Ingredients
Equipment
Method
Marinate (optional but recommended)
- Season the chicken breasts with salt, pepper, garlic powder, and smoked paprika, then let them rest for 20 minutes to marinate in the skillet while you prep the glaze ingredients.
Sear the chicken
- Heat the olive oil in a large cast iron skillet over medium-high heat and sear the chicken for 5-6 minutes per side until golden and cooked through to 165°F.
- Remove the chicken from the skillet and set aside while you make the pineapple glaze in the same pan.
Make the sticky glaze
- Whisk pineapple juice, brown sugar, soy sauce, ketchup, garlic, and fresh ginger in the same pan, then bring the mixture to a simmer over medium heat.
- Stir in the cornstarch slurry (cornstarch mixed with water) and cook 2-3 minutes until the sauce thickens to a glaze.

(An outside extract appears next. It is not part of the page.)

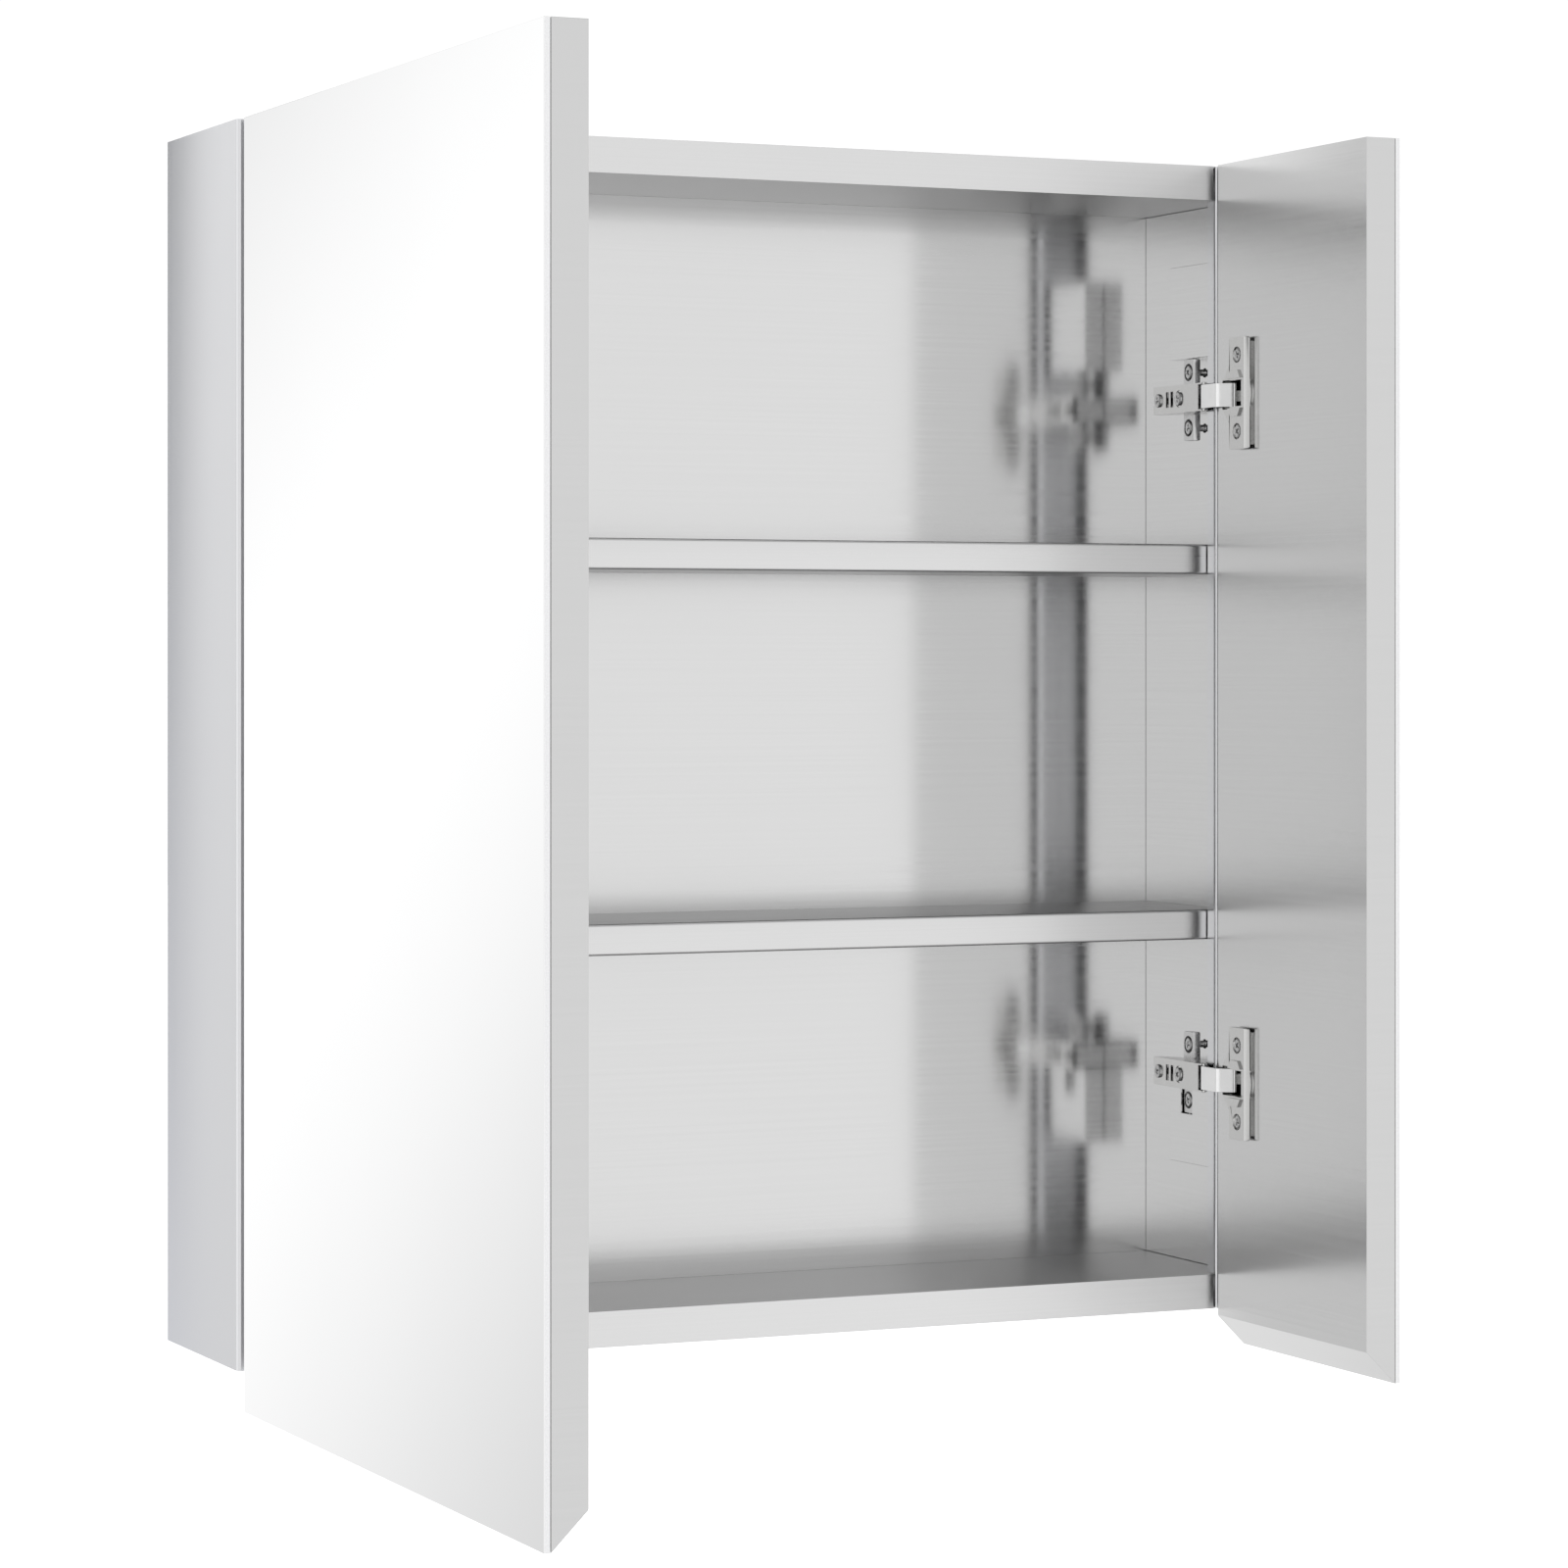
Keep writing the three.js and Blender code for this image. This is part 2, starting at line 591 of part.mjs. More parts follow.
// Mounting plate: two screwed wings, and a saddle between them that the arm sits over.
function mountingPlate() {
  const { low, wing, top, saddle, halfHeight, y0, y1 } = PLATE;
  const corners = [
    [y0, -halfHeight, EDGE_RADIUS],
    [y1, -halfHeight, EDGE_RADIUS],
    [y1, halfHeight, EDGE_RADIUS],
    [y0, halfHeight, EDGE_RADIUS],
  ];
  const wings = alongX(corners, wing, top);
  const half = SADDLE.halfHeight;
  const block = box(low, saddle, SADDLE.y0, SADDLE.y1, -half, half);
  const holes = [
    rodX(PLATE_SCREW.shank + GAP, low, top + PAST, PLATE_SCREW.y, PLATE_SCREW.z),
    rodX(PLATE_SCREW.shank + GAP, low, top + PAST, PLATE_SCREW.y, -PLATE_SCREW.z),
    rodX(DEPTH_SCREW_HOLE.radius, low + SHEET, saddle + PAST, DEPTH_SCREW_HOLE.y, 0),
  ];
  return cut(join(wings, block), ...holes);
}

// One hinge and the box beside it, with the names of the pieces ending in where they are.
function hinge(side, level) {
  const place = `${side}_${level}`;
  const group = new THREE.Group();
  const above = PLATE_SCREW.z;
  const screwZ = CUP_BAR.screwZ;
  group.add(
    node(`hinge_block_${place}`, hingeBlock(level), brushedSteel),
    node(`mounting_plate_${place}`, mountingPlate(), zincPlate),
    node(`hinge_arm_${place}`, hingeArm(), nickel),
    node(`link_pin_${place}`, linkPin(), nickel),
    node(`hinge_link_${place}`, hingeLink(), polishedNickel),
    node(`hinge_cup_${place}`, hingeCup(), nickel),
    node(`plate_screw_upper_${place}`, domedScrew(PLATE_SCREW, PLATE.top, above), zincPlate),
    node(`plate_screw_lower_${place}`, domedScrew(PLATE_SCREW, PLATE.top, -above), zincPlate),
    node(`side_screw_${place}`, domedScrew(SIDE_SCREW, ARM.top, 0), zincPlate),
    node(`cup_screw_upper_${place}`, cupScrew(screwZ), zincPlate),
    node(`cup_screw_lower_${place}`, cupScrew(-screwZ), zincPlate)
  );
  return group;
}

// ---- The cabinet --------------------------------------------------------------------------

// Everything that stands once on each side, drawn as it is on the left.
function sidePieces(side, doorWidth) {
  const group = new THREE.Group();
  group.add(
    node(`${side}_side_panel`, sidePanel(), brushedSteel),
    node(`${side}_side_liner`, sideLiner(), brushedSteel),
    node(`${side}_door_pan`, doorPan(doorWidth), satinSteel),
    node(`${side}_mirror`, mirror(doorWidth), silveredGlass)
  );
  for (const [level, height] of Object.entries(HINGE_HEIGHTS)) {
    const placed = hinge(side, level);
    placed.position.z = height;
    group.add(placed);
  }
  return group;
}

function cabinet() {
  const group = new THREE.Group();
  const right = sidePieces("right", RIGHT_DOOR_WIDTH);
  right.scale.x = -1;
  right.position.x = BODY_WIDTH;
  group.add(sidePieces("left", LEFT_DOOR_WIDTH), right);
  group.add(
    node("top_panel", topPanel(), brushedSteel),
    node("bottom_panel", bottomPanel(), brushedSteel),
    node("back_panel", backPanel(), brushedSteel),
    node("hanging_rail", hangingRail(), brushedSteel)
  );
  for (const [name, bottom] of Object.entries(SHELF_BOTTOMS)) {
    group.add(node(name, shelf(bottom), brushedSteel));
  }
  group.position.set(-BODY_WIDTH / 2, -BODY_DEPTH, HANG_RAIL.leaf / 2 - HANG_RAIL.webZ);
  return group;
}

const part = new THREE.Group();
part.add(cabinet());

export default part;
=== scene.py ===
"""Looks of the wall-hung medicine cabinet. Metres, +Z up, origin on the wall behind it."""

import math

import bmesh
import bpy
from mathutils import Matrix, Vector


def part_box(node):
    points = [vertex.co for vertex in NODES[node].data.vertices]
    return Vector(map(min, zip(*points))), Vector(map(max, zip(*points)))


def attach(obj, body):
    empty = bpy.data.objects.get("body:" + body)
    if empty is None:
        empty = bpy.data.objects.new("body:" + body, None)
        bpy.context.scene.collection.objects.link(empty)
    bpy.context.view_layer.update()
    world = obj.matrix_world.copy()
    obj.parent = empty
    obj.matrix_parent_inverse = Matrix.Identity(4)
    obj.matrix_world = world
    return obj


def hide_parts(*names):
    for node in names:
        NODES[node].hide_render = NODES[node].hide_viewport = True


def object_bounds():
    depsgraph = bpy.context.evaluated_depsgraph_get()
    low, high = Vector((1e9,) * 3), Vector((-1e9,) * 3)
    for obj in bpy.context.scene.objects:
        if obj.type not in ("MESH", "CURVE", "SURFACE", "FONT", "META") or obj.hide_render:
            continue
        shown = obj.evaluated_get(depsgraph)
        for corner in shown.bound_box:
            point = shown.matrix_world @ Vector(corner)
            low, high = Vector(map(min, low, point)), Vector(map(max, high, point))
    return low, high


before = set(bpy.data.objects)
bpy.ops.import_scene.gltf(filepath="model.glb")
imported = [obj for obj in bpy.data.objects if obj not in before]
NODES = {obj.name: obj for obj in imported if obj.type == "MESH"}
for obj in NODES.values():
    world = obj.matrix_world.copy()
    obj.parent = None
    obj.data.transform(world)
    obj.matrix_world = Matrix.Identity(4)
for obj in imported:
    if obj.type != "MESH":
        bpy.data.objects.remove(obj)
CAD_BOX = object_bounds()
MM = 0.001
SIDES = {"left": 1, "right": -1}

# Camera
CAMERA_PLACE = (-1.0485, -2.514, -0.215)
CAMERA_HEADING = math.radians(24.609)
LENS = 109.9
SENSOR = 36.0
CAMERA_SHIFT = (-0.0375, -0.0802)

# Studio
FLOOR_DROP = 1.2
FLOOR_SIZE = 60.0
FLOOR_GLOW = 0.9
BACKDROP_LIGHT = 1.05
ROOM_LIGHT = 0.95
POLE_LIGHT = 0.3
TOP_LIGHT = 0.75
BELT_EDGES = (0.22, 0.6)
TOP_EDGES = (0.72, 0.9)
FOOT_EDGES = (0.48, 0.62)
BAND_CENTRE = (-0.3256, 0.9455, 0.01)
BAND_REACH = (0.8, 0.95)
BAND_NORMAL = (-0.845, -0.291, -0.447)
BAND_EDGES = (0.01, 0.14)
BAND_LIGHTS = (1.07, 0.71)
FLAG_BOX = ((-0.457, 0.4, -0.85), (-0.28, 0.4, 0.3))
FLAG_LIGHTS = (0.8, 0.12)
FLAG_TINT = -0.06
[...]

- Add the pineapple chunks and cook until they start to become glossy and warm through, about 1-2 minutes.
Coat and finish
- Return the chicken to the skillet and turn to coat in the pineapple glaze.
- Cook the chicken in the glaze for 2 more minutes, so the edges caramelize and the sauce clings to the surface.
Garnish and serve
- Sprinkle sesame seeds and sliced green onions over the chicken right before serving.
- Serve the brown sugar pineapple chicken over steamed rice so the amber sauce soaks in at the edges.
Notes
Pro tip: For darker caramelized edges, don’t move the chicken during the first sear and cook until each side is clearly golden before you remove it. Refrigerate leftovers in a sealed container for up to 4 days; reheat gently in a skillet with a splash of water to loosen the glaze. Freezing is not recommended because the pineapple glaze can thin when thawed. Dietary swap: use low-sodium soy sauce to reduce overall sodium while keeping the sweet-tangy flavor.